Claim that a ceasefire guarantees lasting energy market stability is unsupported. Several commentators suggested the deal would “end” the global energy crisis. This overstates the ceasefire’s scope. Structural supply constraints — including OPEC+ production decisions, infrastructure underinvestment, and unrelated global demand growth — remain fully intact and will continue to influence prices regardless of U.S.-Iran relations, according to the International Energy Agency’s most recent market outlook.

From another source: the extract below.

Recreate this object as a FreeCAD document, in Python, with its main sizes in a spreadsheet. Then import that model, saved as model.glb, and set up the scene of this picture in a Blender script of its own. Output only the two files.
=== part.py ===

Whether diplomacy with Iran has historically reduced regional instability is contested. Supporters of the 2015 JCPOA point to IAEA data showing Iran did significantly roll back its nuclear enrichment program during that period. Critics counter that Iran simultaneously expanded its proxy network in Yemen, Syria, and Lebanon during the same timeframe, suggesting nuclear restraint and regional aggression are not mutually exclusive — making the overall security calculus of engagement genuinely ambiguous.
COMMON GROUND
Across the political spectrum, there is genuine consensus that Middle East instability imposes real and painful costs on ordinary Americans — through higher gas prices, elevated defense spending, and the human toll of prolonged conflict. Both conservative realists and progressive anti-war voices agree that a nuclear-armed Iran would represent an unacceptable escalation, meaning both sides share a baseline interest in ensuring any agreement includes rigorous, verifiable constraints on Iran’s nuclear program. Economists left and right also broadly agree that energy price stability benefits the broader U.S. economy, even if they disagree sharply on how to achieve it. The debate is ultimately not about whether peace is desirable — it is about whether this particular agreement is structured to last, and whether the terms adequately protect American interests and those of its allies.